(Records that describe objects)

---------------

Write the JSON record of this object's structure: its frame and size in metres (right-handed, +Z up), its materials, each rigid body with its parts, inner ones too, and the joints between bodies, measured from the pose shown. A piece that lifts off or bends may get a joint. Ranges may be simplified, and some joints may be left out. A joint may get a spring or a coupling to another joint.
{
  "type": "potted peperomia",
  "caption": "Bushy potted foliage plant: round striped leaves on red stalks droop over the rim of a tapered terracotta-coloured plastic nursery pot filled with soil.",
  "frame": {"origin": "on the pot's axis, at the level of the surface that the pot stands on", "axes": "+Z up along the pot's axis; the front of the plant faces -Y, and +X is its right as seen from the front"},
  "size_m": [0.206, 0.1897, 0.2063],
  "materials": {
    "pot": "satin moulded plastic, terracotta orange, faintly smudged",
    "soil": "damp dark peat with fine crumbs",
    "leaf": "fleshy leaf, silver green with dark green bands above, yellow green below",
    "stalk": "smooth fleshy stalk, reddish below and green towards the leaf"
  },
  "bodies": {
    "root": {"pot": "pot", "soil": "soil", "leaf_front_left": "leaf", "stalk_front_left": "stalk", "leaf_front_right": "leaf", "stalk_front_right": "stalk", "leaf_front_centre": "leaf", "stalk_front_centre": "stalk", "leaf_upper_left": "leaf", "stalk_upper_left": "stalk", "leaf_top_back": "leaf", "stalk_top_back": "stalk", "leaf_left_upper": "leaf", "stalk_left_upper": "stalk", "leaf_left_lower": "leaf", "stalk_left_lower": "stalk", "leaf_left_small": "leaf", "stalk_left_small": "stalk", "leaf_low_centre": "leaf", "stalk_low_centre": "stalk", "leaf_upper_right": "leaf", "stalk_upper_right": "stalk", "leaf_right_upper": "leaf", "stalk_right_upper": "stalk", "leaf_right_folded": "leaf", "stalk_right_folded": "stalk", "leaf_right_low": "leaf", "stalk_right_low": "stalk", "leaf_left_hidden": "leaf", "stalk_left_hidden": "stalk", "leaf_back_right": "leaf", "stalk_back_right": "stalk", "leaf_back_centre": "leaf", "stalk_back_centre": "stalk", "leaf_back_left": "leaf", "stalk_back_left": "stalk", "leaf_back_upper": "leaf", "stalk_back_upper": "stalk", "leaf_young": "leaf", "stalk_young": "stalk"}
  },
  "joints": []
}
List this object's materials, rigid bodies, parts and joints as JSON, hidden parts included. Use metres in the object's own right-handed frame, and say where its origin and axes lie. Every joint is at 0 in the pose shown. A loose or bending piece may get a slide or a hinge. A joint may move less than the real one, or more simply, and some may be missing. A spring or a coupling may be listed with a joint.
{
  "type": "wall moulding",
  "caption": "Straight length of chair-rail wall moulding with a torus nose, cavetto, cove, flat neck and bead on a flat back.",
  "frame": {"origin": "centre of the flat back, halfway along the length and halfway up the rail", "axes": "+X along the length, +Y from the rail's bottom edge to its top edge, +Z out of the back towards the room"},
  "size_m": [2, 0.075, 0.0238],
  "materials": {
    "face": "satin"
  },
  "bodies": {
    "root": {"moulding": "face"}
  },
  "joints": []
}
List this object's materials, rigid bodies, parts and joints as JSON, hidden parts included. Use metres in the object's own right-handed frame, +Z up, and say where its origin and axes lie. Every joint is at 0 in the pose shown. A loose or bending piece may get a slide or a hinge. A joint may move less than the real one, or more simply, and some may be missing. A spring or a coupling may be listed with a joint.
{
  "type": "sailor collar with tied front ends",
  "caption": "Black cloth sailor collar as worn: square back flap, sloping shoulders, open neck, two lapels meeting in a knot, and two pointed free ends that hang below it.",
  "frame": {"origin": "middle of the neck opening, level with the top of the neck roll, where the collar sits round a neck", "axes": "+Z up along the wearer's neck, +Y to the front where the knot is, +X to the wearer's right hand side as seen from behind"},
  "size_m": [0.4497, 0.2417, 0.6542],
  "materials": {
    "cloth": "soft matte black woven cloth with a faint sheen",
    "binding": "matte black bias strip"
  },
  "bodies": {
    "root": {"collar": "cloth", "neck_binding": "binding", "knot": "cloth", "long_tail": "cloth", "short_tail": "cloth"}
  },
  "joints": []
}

---------------

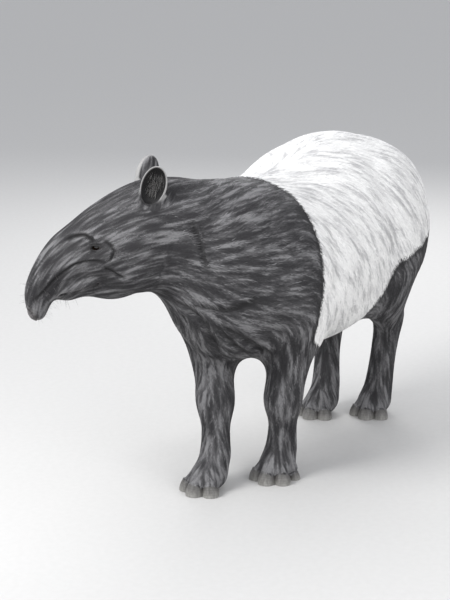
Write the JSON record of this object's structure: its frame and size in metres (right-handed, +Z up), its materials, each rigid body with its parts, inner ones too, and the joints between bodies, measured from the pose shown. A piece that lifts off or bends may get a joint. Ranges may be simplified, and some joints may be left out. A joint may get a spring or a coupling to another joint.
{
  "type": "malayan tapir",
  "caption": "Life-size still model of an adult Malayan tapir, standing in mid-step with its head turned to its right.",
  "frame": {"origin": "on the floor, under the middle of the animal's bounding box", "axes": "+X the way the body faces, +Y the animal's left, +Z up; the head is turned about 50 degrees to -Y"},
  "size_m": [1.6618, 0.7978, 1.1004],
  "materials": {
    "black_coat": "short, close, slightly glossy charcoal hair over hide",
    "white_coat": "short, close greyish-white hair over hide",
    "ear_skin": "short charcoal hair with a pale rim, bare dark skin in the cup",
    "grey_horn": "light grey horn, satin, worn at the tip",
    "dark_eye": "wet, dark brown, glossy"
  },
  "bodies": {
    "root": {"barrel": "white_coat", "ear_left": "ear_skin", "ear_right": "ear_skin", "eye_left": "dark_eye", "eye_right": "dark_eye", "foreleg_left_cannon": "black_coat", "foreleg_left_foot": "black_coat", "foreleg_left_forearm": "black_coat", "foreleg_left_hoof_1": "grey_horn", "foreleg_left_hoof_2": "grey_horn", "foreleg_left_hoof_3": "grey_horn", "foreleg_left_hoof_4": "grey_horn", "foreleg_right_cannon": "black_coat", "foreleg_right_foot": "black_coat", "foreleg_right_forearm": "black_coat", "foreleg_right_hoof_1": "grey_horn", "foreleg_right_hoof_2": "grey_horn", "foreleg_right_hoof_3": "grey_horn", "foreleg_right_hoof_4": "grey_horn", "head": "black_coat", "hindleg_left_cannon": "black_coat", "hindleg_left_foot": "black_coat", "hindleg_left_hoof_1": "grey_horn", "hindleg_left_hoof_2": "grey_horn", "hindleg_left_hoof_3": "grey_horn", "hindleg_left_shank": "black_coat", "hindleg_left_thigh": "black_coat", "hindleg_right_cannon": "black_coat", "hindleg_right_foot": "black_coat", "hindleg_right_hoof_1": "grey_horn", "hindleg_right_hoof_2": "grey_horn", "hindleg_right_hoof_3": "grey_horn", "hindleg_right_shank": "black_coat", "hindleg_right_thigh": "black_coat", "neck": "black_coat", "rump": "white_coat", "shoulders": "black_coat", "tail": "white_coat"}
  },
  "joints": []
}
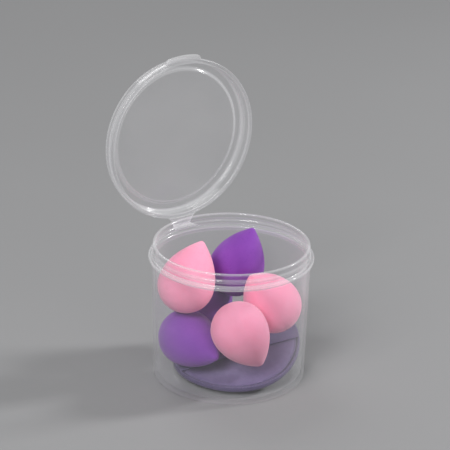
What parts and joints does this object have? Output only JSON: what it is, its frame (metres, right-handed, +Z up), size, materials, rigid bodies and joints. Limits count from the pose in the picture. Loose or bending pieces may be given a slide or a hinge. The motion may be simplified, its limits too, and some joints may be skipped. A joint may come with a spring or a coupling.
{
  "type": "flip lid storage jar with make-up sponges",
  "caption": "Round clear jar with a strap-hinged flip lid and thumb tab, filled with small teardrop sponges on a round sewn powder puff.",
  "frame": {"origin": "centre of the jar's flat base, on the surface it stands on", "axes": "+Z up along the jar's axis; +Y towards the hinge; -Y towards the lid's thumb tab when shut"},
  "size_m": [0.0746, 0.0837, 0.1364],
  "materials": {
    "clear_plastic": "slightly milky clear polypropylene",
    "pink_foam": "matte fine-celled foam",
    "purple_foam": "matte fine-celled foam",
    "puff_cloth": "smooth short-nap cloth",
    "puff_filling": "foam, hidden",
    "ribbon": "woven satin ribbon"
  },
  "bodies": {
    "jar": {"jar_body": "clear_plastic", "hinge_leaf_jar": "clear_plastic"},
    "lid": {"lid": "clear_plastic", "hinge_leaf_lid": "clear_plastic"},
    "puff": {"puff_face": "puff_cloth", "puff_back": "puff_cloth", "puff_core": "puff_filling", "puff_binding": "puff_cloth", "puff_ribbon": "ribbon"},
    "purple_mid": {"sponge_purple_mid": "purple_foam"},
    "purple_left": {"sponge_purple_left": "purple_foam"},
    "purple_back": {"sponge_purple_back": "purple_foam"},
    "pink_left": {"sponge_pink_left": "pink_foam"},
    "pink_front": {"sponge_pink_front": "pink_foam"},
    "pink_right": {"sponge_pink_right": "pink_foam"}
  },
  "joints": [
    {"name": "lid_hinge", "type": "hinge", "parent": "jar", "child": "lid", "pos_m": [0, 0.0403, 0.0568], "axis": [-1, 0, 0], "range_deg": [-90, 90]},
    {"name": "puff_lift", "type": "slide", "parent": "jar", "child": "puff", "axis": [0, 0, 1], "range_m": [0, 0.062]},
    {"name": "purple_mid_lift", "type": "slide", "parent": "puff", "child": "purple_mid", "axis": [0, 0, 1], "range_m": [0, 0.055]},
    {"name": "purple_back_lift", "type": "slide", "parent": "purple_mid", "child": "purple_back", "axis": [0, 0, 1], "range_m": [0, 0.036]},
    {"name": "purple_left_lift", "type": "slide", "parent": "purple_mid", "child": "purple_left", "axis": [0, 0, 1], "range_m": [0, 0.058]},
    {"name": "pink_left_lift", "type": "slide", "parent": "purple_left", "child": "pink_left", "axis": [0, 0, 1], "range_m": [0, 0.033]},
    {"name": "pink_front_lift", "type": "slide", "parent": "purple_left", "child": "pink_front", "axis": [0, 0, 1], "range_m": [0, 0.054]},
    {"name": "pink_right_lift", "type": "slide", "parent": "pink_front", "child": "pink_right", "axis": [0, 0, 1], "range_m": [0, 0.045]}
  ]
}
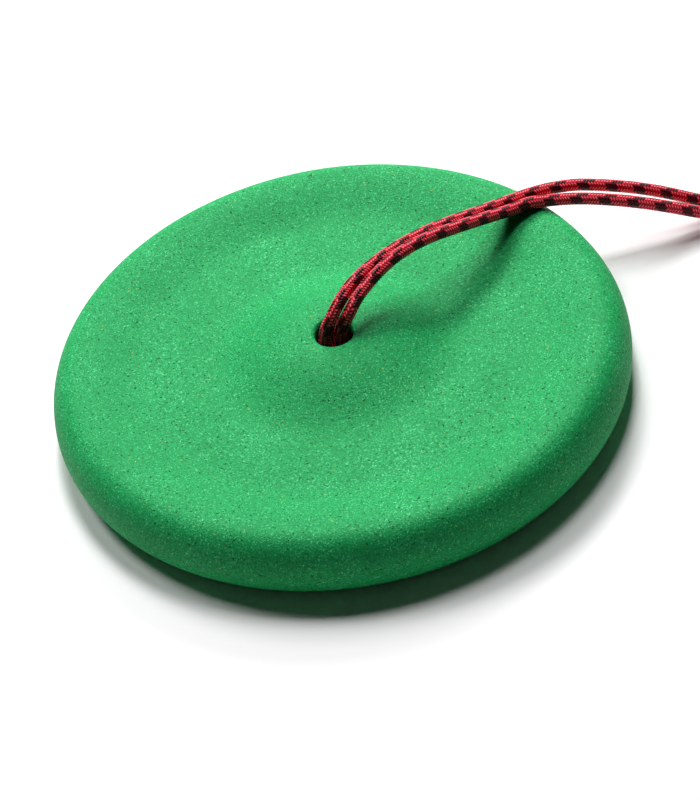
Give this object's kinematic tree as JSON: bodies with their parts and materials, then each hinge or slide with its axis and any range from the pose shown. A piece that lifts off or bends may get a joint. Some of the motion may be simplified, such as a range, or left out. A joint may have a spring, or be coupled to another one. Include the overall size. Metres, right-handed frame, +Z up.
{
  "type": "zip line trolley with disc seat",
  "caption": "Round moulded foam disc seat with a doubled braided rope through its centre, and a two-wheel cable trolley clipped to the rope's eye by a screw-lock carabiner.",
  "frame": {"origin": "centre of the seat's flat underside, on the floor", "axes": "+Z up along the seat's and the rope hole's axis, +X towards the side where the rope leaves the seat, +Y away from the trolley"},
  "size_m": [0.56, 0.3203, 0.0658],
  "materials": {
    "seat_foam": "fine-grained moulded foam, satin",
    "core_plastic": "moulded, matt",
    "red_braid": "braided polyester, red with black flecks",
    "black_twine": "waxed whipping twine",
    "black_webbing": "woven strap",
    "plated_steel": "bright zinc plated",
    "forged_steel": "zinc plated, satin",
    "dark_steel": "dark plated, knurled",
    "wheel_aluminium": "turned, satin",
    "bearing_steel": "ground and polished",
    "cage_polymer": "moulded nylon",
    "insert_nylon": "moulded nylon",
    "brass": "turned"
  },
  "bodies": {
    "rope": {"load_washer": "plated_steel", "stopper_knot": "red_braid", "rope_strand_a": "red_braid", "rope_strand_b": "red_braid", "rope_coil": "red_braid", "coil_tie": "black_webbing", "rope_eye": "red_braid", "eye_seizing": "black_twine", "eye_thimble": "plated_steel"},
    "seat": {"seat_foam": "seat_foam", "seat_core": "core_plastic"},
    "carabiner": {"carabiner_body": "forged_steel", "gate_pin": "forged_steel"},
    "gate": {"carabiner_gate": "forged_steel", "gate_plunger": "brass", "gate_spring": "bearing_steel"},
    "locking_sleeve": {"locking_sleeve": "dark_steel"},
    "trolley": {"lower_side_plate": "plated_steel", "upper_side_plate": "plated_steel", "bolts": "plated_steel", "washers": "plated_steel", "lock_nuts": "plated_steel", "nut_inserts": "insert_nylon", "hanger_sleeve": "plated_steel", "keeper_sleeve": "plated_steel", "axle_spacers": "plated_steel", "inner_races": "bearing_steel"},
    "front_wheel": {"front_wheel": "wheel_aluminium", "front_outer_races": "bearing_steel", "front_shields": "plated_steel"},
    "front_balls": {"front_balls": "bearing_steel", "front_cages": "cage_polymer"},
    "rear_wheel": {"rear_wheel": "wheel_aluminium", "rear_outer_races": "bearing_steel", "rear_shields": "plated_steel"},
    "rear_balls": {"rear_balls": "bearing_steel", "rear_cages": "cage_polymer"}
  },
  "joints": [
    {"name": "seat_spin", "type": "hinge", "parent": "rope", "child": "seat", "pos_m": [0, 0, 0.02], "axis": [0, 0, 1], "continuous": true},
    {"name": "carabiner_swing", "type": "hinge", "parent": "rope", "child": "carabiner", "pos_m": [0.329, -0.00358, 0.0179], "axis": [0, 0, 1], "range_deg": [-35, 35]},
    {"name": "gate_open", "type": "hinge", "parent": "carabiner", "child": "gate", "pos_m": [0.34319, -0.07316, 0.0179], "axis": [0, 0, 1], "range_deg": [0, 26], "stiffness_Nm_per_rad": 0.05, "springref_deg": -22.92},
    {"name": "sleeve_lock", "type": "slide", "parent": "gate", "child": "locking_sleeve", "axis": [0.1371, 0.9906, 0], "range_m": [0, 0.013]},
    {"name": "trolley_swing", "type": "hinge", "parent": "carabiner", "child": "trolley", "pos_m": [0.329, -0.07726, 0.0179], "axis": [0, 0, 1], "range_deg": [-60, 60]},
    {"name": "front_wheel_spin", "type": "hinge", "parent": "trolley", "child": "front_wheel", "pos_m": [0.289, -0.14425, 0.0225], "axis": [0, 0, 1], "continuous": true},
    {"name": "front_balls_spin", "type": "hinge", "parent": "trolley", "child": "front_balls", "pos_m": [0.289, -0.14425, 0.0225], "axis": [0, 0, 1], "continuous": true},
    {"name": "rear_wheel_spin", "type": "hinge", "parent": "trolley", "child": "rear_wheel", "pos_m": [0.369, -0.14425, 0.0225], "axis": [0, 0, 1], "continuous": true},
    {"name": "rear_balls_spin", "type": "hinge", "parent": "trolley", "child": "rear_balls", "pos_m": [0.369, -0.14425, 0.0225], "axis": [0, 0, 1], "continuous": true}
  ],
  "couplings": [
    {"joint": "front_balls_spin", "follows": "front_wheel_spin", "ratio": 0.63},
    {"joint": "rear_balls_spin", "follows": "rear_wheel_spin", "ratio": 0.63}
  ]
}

---------------

== WORK REQUIRED ==
Above are the records. Identify each line that contains the word "Every".

== RESPONSE TO THIS TASK ==
List this object's materials, rigid bodies, parts and joints as JSON, hidden parts included. Use metres in the object's own right-handed frame, and say where its origin and axes lie. Every joint is at 0 in the pose shown. A loose or bending piece may get a slide or a hinge. A joint may move less than the real one, or more simply, and some may be missing. A spring or a coupling may be listed with a joint.
List this object's materials, rigid bodies, parts and joints as JSON, hidden parts included. Use metres in the object's own right-handed frame, +Z up, and say where its origin and axes lie. Every joint is at 0 in the pose shown. A loose or bending piece may get a slide or a hinge. A joint may move less than the real one, or more simply, and some may be missing. A spring or a coupling may be listed with a joint.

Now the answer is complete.